** Start **

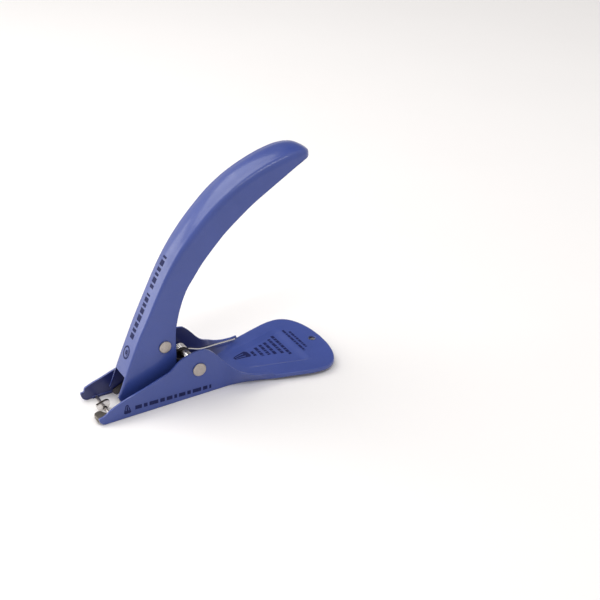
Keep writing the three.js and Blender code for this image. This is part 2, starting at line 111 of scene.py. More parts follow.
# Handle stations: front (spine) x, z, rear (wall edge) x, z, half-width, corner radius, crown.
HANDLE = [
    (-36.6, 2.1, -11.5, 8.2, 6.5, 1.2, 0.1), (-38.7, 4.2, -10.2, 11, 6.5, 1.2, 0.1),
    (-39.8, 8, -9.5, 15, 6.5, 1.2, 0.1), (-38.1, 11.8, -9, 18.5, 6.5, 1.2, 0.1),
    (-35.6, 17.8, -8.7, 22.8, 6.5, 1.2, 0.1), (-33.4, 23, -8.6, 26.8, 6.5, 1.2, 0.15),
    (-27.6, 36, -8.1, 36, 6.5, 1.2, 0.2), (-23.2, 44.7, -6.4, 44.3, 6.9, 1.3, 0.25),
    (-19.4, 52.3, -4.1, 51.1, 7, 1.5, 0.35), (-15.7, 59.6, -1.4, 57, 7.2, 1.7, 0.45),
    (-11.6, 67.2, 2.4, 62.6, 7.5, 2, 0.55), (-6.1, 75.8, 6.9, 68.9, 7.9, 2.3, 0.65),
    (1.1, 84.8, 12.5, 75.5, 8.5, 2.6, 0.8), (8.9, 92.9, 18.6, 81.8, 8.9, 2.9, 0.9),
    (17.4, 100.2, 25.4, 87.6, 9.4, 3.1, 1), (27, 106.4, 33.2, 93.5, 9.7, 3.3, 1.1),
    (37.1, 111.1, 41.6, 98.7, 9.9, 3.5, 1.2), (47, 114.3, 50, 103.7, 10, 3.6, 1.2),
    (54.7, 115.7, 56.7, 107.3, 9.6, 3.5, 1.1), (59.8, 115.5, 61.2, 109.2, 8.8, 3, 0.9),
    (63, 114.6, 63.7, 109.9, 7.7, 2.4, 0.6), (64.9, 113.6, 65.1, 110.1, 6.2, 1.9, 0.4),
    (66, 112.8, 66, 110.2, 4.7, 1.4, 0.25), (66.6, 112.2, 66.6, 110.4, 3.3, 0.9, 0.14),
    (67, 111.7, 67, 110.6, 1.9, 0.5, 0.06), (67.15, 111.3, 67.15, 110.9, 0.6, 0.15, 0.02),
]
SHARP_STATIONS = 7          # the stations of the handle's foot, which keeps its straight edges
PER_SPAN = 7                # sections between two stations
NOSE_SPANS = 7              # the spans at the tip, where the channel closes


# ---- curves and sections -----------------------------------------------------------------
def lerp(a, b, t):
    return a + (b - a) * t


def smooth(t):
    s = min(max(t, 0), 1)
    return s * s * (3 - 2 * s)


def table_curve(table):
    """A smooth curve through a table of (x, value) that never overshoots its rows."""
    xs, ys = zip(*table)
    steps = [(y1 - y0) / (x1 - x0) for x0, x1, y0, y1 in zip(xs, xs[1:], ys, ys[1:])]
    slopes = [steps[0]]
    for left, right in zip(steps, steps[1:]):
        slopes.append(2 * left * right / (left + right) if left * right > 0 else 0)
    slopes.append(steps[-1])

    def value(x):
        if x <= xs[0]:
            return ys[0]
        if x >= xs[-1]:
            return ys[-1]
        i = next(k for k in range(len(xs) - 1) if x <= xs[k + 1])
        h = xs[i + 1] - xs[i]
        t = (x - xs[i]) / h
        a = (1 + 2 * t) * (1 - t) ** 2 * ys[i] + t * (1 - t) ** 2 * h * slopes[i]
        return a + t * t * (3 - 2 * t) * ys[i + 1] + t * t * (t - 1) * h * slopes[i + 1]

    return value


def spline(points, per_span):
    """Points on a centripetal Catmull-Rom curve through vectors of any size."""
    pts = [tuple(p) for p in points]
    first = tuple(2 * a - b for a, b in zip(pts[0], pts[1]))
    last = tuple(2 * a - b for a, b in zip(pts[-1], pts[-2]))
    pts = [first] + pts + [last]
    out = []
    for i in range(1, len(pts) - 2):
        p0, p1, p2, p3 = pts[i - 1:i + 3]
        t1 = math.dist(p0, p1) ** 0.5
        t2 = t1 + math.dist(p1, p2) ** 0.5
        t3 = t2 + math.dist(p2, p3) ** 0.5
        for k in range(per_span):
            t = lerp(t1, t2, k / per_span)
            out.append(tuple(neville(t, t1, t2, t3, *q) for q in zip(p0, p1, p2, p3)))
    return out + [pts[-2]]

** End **

Give the listing again, word for word.

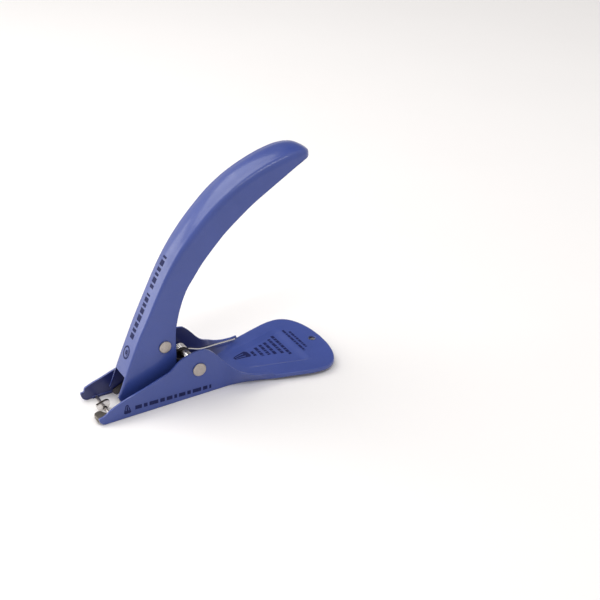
Keep writing the three.js and Blender code for this image. This is part 2, starting at line 111 of scene.py. More parts follow.
# Handle stations: front (spine) x, z, rear (wall edge) x, z, half-width, corner radius, crown.
HANDLE = [
    (-36.6, 2.1, -11.5, 8.2, 6.5, 1.2, 0.1), (-38.7, 4.2, -10.2, 11, 6.5, 1.2, 0.1),
    (-39.8, 8, -9.5, 15, 6.5, 1.2, 0.1), (-38.1, 11.8, -9, 18.5, 6.5, 1.2, 0.1),
    (-35.6, 17.8, -8.7, 22.8, 6.5, 1.2, 0.1), (-33.4, 23, -8.6, 26.8, 6.5, 1.2, 0.15),
    (-27.6, 36, -8.1, 36, 6.5, 1.2, 0.2), (-23.2, 44.7, -6.4, 44.3, 6.9, 1.3, 0.25),
    (-19.4, 52.3, -4.1, 51.1, 7, 1.5, 0.35), (-15.7, 59.6, -1.4, 57, 7.2, 1.7, 0.45),
    (-11.6, 67.2, 2.4, 62.6, 7.5, 2, 0.55), (-6.1, 75.8, 6.9, 68.9, 7.9, 2.3, 0.65),
    (1.1, 84.8, 12.5, 75.5, 8.5, 2.6, 0.8), (8.9, 92.9, 18.6, 81.8, 8.9, 2.9, 0.9),
    (17.4, 100.2, 25.4, 87.6, 9.4, 3.1, 1), (27, 106.4, 33.2, 93.5, 9.7, 3.3, 1.1),
    (37.1, 111.1, 41.6, 98.7, 9.9, 3.5, 1.2), (47, 114.3, 50, 103.7, 10, 3.6, 1.2),
    (54.7, 115.7, 56.7, 107.3, 9.6, 3.5, 1.1), (59.8, 115.5, 61.2, 109.2, 8.8, 3, 0.9),
    (63, 114.6, 63.7, 109.9, 7.7, 2.4, 0.6), (64.9, 113.6, 65.1, 110.1, 6.2, 1.9, 0.4),
    (66, 112.8, 66, 110.2, 4.7, 1.4, 0.25), (66.6, 112.2, 66.6, 110.4, 3.3, 0.9, 0.14),
    (67, 111.7, 67, 110.6, 1.9, 0.5, 0.06), (67.15, 111.3, 67.15, 110.9, 0.6, 0.15, 0.02),
]
SHARP_STATIONS = 7          # the stations of the handle's foot, which keeps its straight edges
PER_SPAN = 7                # sections between two stations
NOSE_SPANS = 7              # the spans at the tip, where the channel closes


# ---- curves and sections -----------------------------------------------------------------
def lerp(a, b, t):
    return a + (b - a) * t


def smooth(t):
    s = min(max(t, 0), 1)
    return s * s * (3 - 2 * s)


def table_curve(table):
    """A smooth curve through a table of (x, value) that never overshoots its rows."""
    xs, ys = zip(*table)
    steps = [(y1 - y0) / (x1 - x0) for x0, x1, y0, y1 in zip(xs, xs[1:], ys, ys[1:])]
    slopes = [steps[0]]
    for left, right in zip(steps, steps[1:]):
        slopes.append(2 * left * right / (left + right) if left * right > 0 else 0)
    slopes.append(steps[-1])

    def value(x):
        if x <= xs[0]:
            return ys[0]
        if x >= xs[-1]:
            return ys[-1]
        i = next(k for k in range(len(xs) - 1) if x <= xs[k + 1])
        h = xs[i + 1] - xs[i]
        t = (x - xs[i]) / h
        a = (1 + 2 * t) * (1 - t) ** 2 * ys[i] + t * (1 - t) ** 2 * h * slopes[i]
        return a + t * t * (3 - 2 * t) * ys[i + 1] + t * t * (t - 1) * h * slopes[i + 1]

    return value


def spline(points, per_span):
    """Points on a centripetal Catmull-Rom curve through vectors of any size."""
    pts = [tuple(p) for p in points]
    first = tuple(2 * a - b for a, b in zip(pts[0], pts[1]))
    last = tuple(2 * a - b for a, b in zip(pts[-1], pts[-2]))
    pts = [first] + pts + [last]
    out = []
    for i in range(1, len(pts) - 2):
        p0, p1, p2, p3 = pts[i - 1:i + 3]
        t1 = math.dist(p0, p1) ** 0.5
        t2 = t1 + math.dist(p1, p2) ** 0.5
        t3 = t2 + math.dist(p2, p3) ** 0.5
        for k in range(per_span):
            t = lerp(t1, t2, k / per_span)
            out.append(tuple(neville(t, t1, t2, t3, *q) for q in zip(p0, p1, p2, p3)))
    return out + [pts[-2]]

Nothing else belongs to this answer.